Using concrete, rocks or dynamite to “fix” a rapid has seldom worked anywhere and is an approach she called “short-sighted.”

“If you were to fix every possible dangerous place on every river that is heavily rafted, you’d spend your whole lifetime working on it,” Shimoda said.

Pappenfort said there is also a liability concern: If the state changes the rapid, is it legally responsible for future deaths or injuries?

Parks officials will put additional, larger signs upriver by next spring, and brochures handed out to boaters will contain a warning about Frog Rock.
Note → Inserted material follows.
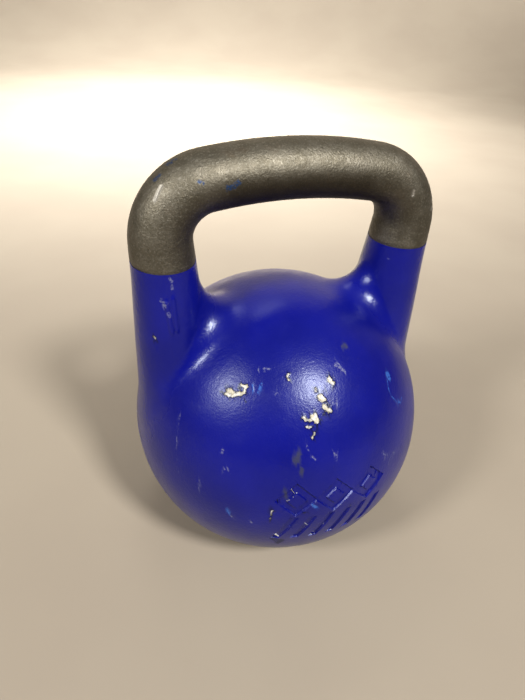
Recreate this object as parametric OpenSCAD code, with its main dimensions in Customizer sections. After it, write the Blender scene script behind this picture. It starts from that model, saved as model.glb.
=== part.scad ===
// Competition kettlebell: a hollow one-piece steel casting, skimmed with filler,
// enamelled up to the grip, weighted inside and closed by a plug in its base.
// Origin: centre of the base, on the floor. +X runs along the grip, -Y is the front.

/* [Ball] */
// Diameter of the enamelled ball
ball_d = 210; // [204:1:216]
// Height of the ball's centre above the floor
ball_h = 87; // [84:1:90]
// Diameter of the cavity inside the casting
cavity_d = 195.8; // [190:0.1:198]
// Thickness of the casting above the base
base_t = 14; // [12:1:18]

/* [Grip] */
// Thickness of the grip bar
bar_d = 34.6; // [33:0.1:38]
// Width of the grip bar from front to back
bar_depth = 36.6; // [33:0.1:38]
// Height of the bar's centre line above the floor
bar_h = 268.2; // [262:0.1:274]
// Half the spacing of the horns' centre lines at their widest
horn_x = 80.4; // [78:0.1:86]
// Radius of the centre line in the two corners
corner_r = 33; // [28:0.5:38]
// Rise of the bar between its corners
bar_rise = 4; // [2:0.1:7]
// Lean of each horn from upright, in degrees
horn_lean = 3.2; // [0:0.1:6]
// Width of a horn along the grip, at the corner
horn_w = 36.2; // [33:0.1:40]
// Width of a horn across the grip, at the corner
horn_depth = 39.4; // [36:0.1:46]
// Width of a horn along the grip, at its root
root_w = 57; // [48:0.5:60]
// Width of a horn across the grip, at its root
root_depth = 62.5; // [44:0.5:68]

/* [Root fillets] */
// Radius of the fillet on the window side of each horn
fillet_in = 29; // [20:1:36]
// Radius of the fillet on the front and back of each horn
fillet_side = 6; // [5:1:20]
// Radius of the fillet on the outer side of each horn
fillet_out = 4.5; // [2:0.5:8]

/* [Finish] */
// Height of the line where the enamel ends on both horns
paint_h = 219; // [214:0.5:222]
// Thickness of the enamel
enamel_t = 0.35; // [0.25:0.05:0.6]
// Thickness of the filler on the ball
filler_t = 0.9; // [0.6:0.1:1.4]
// Thickness of the filler at its feathered edge
filler_edge_t = 0.2; // [0.15:0.05:0.4]
// Height of the bare rim round the base
coat_base = 2; // [2:0.5:5]

/* [Base] */
// Diameter of the turned recess in the base
recess_d = 84; // [70:1:90]
// Depth of the turned recess in the base
recess_t = 1.5; // [1:0.5:3]
// Diameter of the filling hole
hole_d = 36; // [30:1:40]
// Diameter of the plug's flange
flange_d = 46; // [42:1:52]
// Thickness of the plug's flange
flange_t = 4; // [3:0.5:5]
// Thickness of the sealing washer
washer_t = 1.5; // [1:0.5:2]
// Size across the flats of the plug's hexagon socket
hex_af = 17; // [14:1:19]
// Depth of the plug's hexagon socket
hex_t = 7; // [5:1:8]
// Depth of the ballast above the cavity's floor
ballast_t = 20.5; // [10:0.5:60]

/* [Mark] */
// Height of one row of the recessed pattern
mark_row = 24; // [20:1:30]
// Width of the recessed pattern
mark_w = 74; // [60:1:92]
// Width of a groove in the pattern
groove_w = 5; // [3:0.5:6]
// Depth of a groove in the pattern
groove_t = 1.2; // [0.8:0.1:2]

/* [Hidden] */

gap = 0.1;                  // air between pieces that lie on each other
far = 400;                  // longer than anything here
ball_r = ball_d / 2;
cavity_r = cavity_d / 2;
steps = 40;                 // points round a ring of the horns
root_n = 11;                // rings from the horn down to the ball
corner_n = 8;               // rings round a corner
bar_n = 4;                  // rings along half of the bar

// The handle's centre line, measured from the ball's centre: an upright line in each
// horn, an arc in each corner and one flat arc along the bar, each touching the next.
bar_z = bar_h - ball_h;
corner_x = horn_x - corner_r;
corner_z = bar_z - bar_rise - corner_r;
corner_drop = corner_r + bar_rise;
arc_r = (pow(corner_x, 2) + pow(corner_drop, 2) - pow(corner_r, 2)) / (2 * bar_rise);
arc_start = atan2(arc_r - corner_drop, corner_x);

// Heights on the horn, measured from the ball's centre
root_z = 20;
root_top = 112;
paint_z = paint_h - ball_h;
bare_z = paint_z + 0.8;
fade_z = 40;                // height over which the filler thins out

// The last ring lies in a tilted plane just under the ball's surface
toe_tilt = 46.7;
toe_dist = 82.8;
toe_sink = 0.6;
root_lift = 0.25;           // keeps the other rings clear of the ball's surface

function lerp(a, b, t) = a + (b - a) * t;
function clamp01(t) = min(1, max(0, t));

// Place and half widths of a horn at a height z
function axis_x(z) = corner_x + (corner_r + (z - corner_z) * sin(horn_lean)) / cos(horn_lean);
function horn_t(z) = clamp01((z - root_z) / (corner_z - root_z));
function half_w(z) = lerp(root_w, horn_w, horn_t(z)) / 2;
function half_depth(z) = lerp(root_depth, horn_depth, horn_t(z)) / 2;

// Distance of a point from the +X horn: a tapered cone of oval section with a round end
function horn_gap(p) =
    let (a = half_w(p[2]), s = half_depth(p[2]) / a,
         dx = p[0] - axis_x(p[2]), dz = min(p[2] - root_z, 0),
         q = max(norm([dx, p[1] / s, dz]), 0.001),
         slope = max(norm([dx, p[1] / (s * s), dz]) / q, 0.3))
    (q - a) * cos(horn_lean) / slope;

// Radius of the root fillet by the side of the horn that it is on
function fillet(p) =
    let (c = (horn_x - p[0]) / norm([horn_x - p[0], p[1], 0.001]))
    lerp(fillet_side, c > 0 ? fillet_in : fillet_out, c * c);

// Distance from the outside of horn and ball together, with the fillet between them
function body_gap(p) =
    let (h = horn_gap(p), b = norm(p) - ball_r, k = fillet(p))
    max(k, min(h, b)) - norm([max(k - h, 0), max(k - b, 0)]);

// How far along d from o the surface lies that is `depth` under the outside
function reach(o, d, depth, low = 0, high = 100, n = 17) =
    n == 0 ? (low + high) / 2
    : let (mid = (low + high) / 2)
      body_gap(o + d * mid) + depth < 0 ? reach(o, d, depth, mid, high, n - 1)
                                        : reach(o, d, depth, low, mid, n - 1);

// Depth of each surface under the outside, by its number:
// 0 enamel outside, 1 enamel inside, 2 filler outside, 3 filler inside, 4 steel
function fade(z) = clamp01((root_top - z) / fade_z);
function filler_in(z) = enamel_t + gap + lerp(filler_edge_t, filler_t, fade(z));
function steel_in(z) =
    z > paint_z ? 0 : z > root_top ? enamel_t + gap : filler_in(z) + gap;
function depth(level, z) =
    [0, enamel_t, enamel_t + gap, filler_in(z), steel_in(z)][level];

// Planes of the rings up a horn, from the toe: [x, z, tilt]
root_planes = [for (i = [root_n : -1 : 1]) let (u = i / root_n)
    [lerp(axis_x(root_top), toe_dist * sin(toe_tilt), u),
     lerp(root_top, toe_dist * cos(toe_tilt), u), toe_tilt * u]];
function upright(heights) = [for (z = heights) [axis_x(z), z, 0]];
bare_planes = concat(root_planes, upright([root_top, root_top + 0.5, lerp(root_top, paint_z, 0.5),
                                           paint_z, bare_z, lerp(bare_z, corner_z, 0.5)]));

// One ring where a plane cuts the surface of a level
function cut_ring(plane, level) =
    let (toe = plane[2] == toe_tilt, o = [plane[0], 0, plane[1]],
         out = [cos(plane[2]), 0, -sin(plane[2])],
         under = depth(level, plane[1]))
    [for (j = [0 : steps - 1])
        let (d = cos(360 * j / steps) * out + [0, sin(360 * j / steps), 0])
        o + d * (toe ? sqrt(pow(ball_r - under - toe_sink, 2) - pow(toe_dist, 2))
                     : reach(o, d, under - (plane[1] < root_top ? root_lift : 0)))];

// One oval ring about o, with half widths a (in the handle's plane) and b (across it)
function oval_ring(o, angle, a, b) =
    [for (j = [0 : steps - 1])
        o + [cos(angle), 0, sin(angle)] * a * cos(360 * j / steps) + [0, b * sin(360 * j / steps), 0]];
function corner_ring(t) =
    let (angle = lerp(-horn_lean, arc_start, t))
    oval_ring([corner_x + corner_r * cos(angle), 0, corner_z + corner_r * sin(angle)],
              angle, lerp(horn_w, bar_d, t) / 2, lerp(horn_depth, bar_depth, t) / 2);
function bar_ring(t) =
    let (angle = lerp(arc_start, 90, t))
    oval_ring([arc_r * cos(angle), 0, bar_z - arc_r + arc_r * sin(angle)], angle,
              bar_d / 2, bar_depth / 2);

function mirrored(rings) =
    [for (i = [len(rings) - 1 : -1 : 0]) [for (p = rings[i]) [-p[0], p[1], p[2]]]];

// Solid skinned over a list of rings, closed flat at both ends
module skin(rings) {
    last = len(rings) - 1;
    sides = [for (i = [0 : last - 1], j = [0 : steps - 1])
        let (k = (j + 1) % steps, a = i * steps, b = a + steps)
        each [[a + j, b + k, a + k], [a + j, b + j, b + k]]];
    ends = [[for (j = [0 : steps - 1]) j], [for (j = [steps - 1 : -1 : 0]) last * steps + j]];
    polyhedron(points = [for (r = rings) each r], faces = concat(sides, ends), convexity = 6);
}

// Bare handle with both roots: the surface of the steel
module steel_handle() {
    side = concat([for (p = bare_planes) cut_ring(p, 4)],
                  [for (i = [0 : corner_n]) corner_ring(i / corner_n)],
                  [for (i = [1 : bar_n - 1]) bar_ring(i / bar_n)]);
    skin(concat(side, [bar_ring(1)], mirrored(side)));
}

// Both horn roots up to a height, for the coats
module coat_roots(level, top) {
    heights = top > root_top ? [root_top, root_top + 0.5, lerp(root_top, paint_z, 0.5), top] : [top];
    rings = [for (p = concat(root_planes, upright(heights))) cut_ring(p, level)];
    skin(rings);
    mirror([1, 0, 0]) skin(rings);
}

// Outline of the recessed pattern, its grooves widened by `grow` on each side
module mark_outline(grow) {
    w = groove_w + 2 * grow;
    pitch = mark_w / 3;
    side = (mark_row - groove_w) / sqrt(2);
    for (i = [-1 : 1]) translate([i * pitch, mark_row / 2 + 1.5]) rotate(45) difference() {
        square(side + w, center = true);
        square(side - w, center = true);
    }
    bars = 6;
    lean = 9;
    for (i = [0 : bars - 1]) translate([lerp(-1, 1, i / (bars - 1)) * (mark_w - lean - w) / 2, -mark_row / 2 - 1.5])
        polygon([for (s = [-1, 1], c = [-1, 1])
            [s * lean / 2 + s * c * w / 2, s * (mark_row / 2 + grow)]]);
}

// The space of the grooves at a depth under the outside
module mark_space(under) {
    difference() {
        rotate([90, 0, 0]) linear_extrude(height = ball_r + 5) mark_outline(under);
        sphere(r = ball_r - groove_t - under, $fn = 96);
    }
}

module ball(r) {
    sphere(r = r, $fn = 96);
}

// Everything inside the surface of a coat's level, up to a height on the horns
module coat_solid(level, top) {
    under = depth(level, 0);
    difference() {
        union() {
            ball(ball_r - under);
            coat_roots(level, top);
        }
        mark_space(under);
    }
}

module below(h) {
    translate([-far / 2, -far / 2, h - far]) cube(far);
}

module from_centre() {
    translate([0, 0, ball_h]) children();
}

module cavity(clearance = 0) {
    difference() {
        from_centre() ball(cavity_r - clearance);
        below(base_t + clearance);
    }
}

flange_z = recess_t + 0.5;
seat_z = flange_z + flange_t + washer_t;

// Hollow steel casting: ball wall, base, horns and grip in one piece
module cast_body() {
    color("dimgray") difference() {
        from_centre() difference() {
            union() {
                ball(ball_r - steel_in(0));
                steel_handle();
            }
            mark_space(steel_in(0));
        }
        below(0);
        cavity();
        translate([0, 0, -1]) cylinder(h = recess_t + 1, d = recess_d, $fn = 96);
        cylinder(h = seat_z, d = flange_d + 0.6, $fn = 96);
        cylinder(h = base_t + 1, d = hole_d, $fn = 96);
    }
}

// Skim of filler between the steel and the enamel
module filler_coat() {
    color("cornsilk") difference() {
        from_centre() difference() {
            coat_solid(2, root_top);
            coat_solid(3, root_top + 4);
        }
        below(coat_base);
    }
}

// Enamel over the ball and the lower horns
module enamel_coat() {
    color("mediumblue") difference() {
        from_centre() difference() {
            coat_solid(0, paint_z);
            coat_solid(1, paint_z + 4);
        }
        below(coat_base);
    }
}

// Rigid foam that fills the upper cavity and holds the ballast down
module foam_fill() {
    color("khaki") difference() {
        cavity(gap);
        below(base_t + ballast_t + gap);
    }
}

// Iron shot set in resin on the cavity's floor
module ballast() {
    color("slategray") intersection() {
        cavity(gap);
        below(base_t + ballast_t);
    }
}

// Flanged steel plug with a hexagon socket, screwed into the filling hole
module base_plug() {
    stub_r = hole_d / 2 - gap / 2;
    chamfer = 1.2;
    color("silver") difference() {
        translate([0, 0, flange_z]) rotate_extrude($fn = 96) polygon([
            [0, 0], [flange_d / 2 - 0.8, 0], [flange_d / 2, 0.8], [flange_d / 2, flange_t],
            [stub_r, flange_t], [stub_r, base_t - flange_z - chamfer - 0.5],
            [stub_r - chamfer, base_t - flange_z - 0.5], [0, base_t - flange_z - 0.5]]);
        translate([0, 0, flange_z - 1]) rotate(30) cylinder(h = hex_t + 1, d = hex_af / cos(30), $fn = 6);
    }
}

// Fibre washer squeezed between the plug's flange and its seat
module plug_seal() {
    color("firebrick") translate([0, 0, flange_z + flange_t]) difference() {
        cylinder(h = washer_t, d = flange_d - 1, $fn = 96);
        translate([0, 0, -1]) cylinder(h = washer_t + 2, d = hole_d + 0.4, $fn = 96);
    }
}

cast_body();
filler_coat();
enamel_coat();
foam_fill();
ballast();
base_plug();
plug_seal();
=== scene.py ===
"""The looks of a competition kettlebell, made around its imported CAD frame.

Shapes are worked out in millimetres from the centre of the ball, and become metres in the
frame when they are made into meshes. +X runs along the grip and -Y is the front.
"""

import math

import bpy
import numpy as np
from mathutils import Matrix, Vector, noise


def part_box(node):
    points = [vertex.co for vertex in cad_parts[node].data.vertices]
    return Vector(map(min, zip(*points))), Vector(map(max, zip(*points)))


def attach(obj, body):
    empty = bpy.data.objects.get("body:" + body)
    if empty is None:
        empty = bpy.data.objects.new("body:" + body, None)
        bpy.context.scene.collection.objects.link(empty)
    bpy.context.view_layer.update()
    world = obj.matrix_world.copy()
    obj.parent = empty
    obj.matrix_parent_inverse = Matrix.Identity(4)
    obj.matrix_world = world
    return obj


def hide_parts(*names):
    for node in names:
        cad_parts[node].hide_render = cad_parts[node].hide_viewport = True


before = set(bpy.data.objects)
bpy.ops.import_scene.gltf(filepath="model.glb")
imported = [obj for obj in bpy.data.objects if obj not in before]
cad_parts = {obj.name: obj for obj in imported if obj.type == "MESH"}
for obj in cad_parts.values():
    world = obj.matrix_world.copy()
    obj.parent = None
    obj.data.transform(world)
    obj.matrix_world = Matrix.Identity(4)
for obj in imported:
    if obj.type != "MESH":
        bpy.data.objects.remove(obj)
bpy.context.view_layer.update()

# ------------------------------------------------------------------ sizes from the frame

MM = 0.001                                  # a millimetre in metres
TINY = 1e-9                                 # keeps a division clear of 0
FAR = 1e3                                   # further away than anything on the bell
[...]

Also, the contractor who built the diversion dam unintentionally altered the left channel by removing large rocks that hindered boaters during low water, Pappenfort said.

He declined to comment on the philosophical debate about altering the river.

“As far as the ethical question of should you go around monkeying with rapids, gosh, I’ll leave that up to Mountain Buzz.”

Call for signage

Appelson’s family, who lives in Illinois, hopes officials find a way to avoid future tragedies, said her brother, Doug Appelson.

“We think it is best to let the park service determine the best course of action for the river itself,” he wrote in an e-mail. “That being said, it is absolutely necessary for there to be clear signage that the rapid is dangerous and that any raft or kayak should portage.

“I have been to the rapid and just by looking at it you cannot tell how dangerous it actually is.”

“If you write anything about the rapid please also mention how amazing Kimberly Appelson was. She was beautiful and funny and loved life. She gave more to this world than she took, and there aren’t that many people you can genuinely say that about.

“She was the type of person that this world needs more of and I will miss her every day.”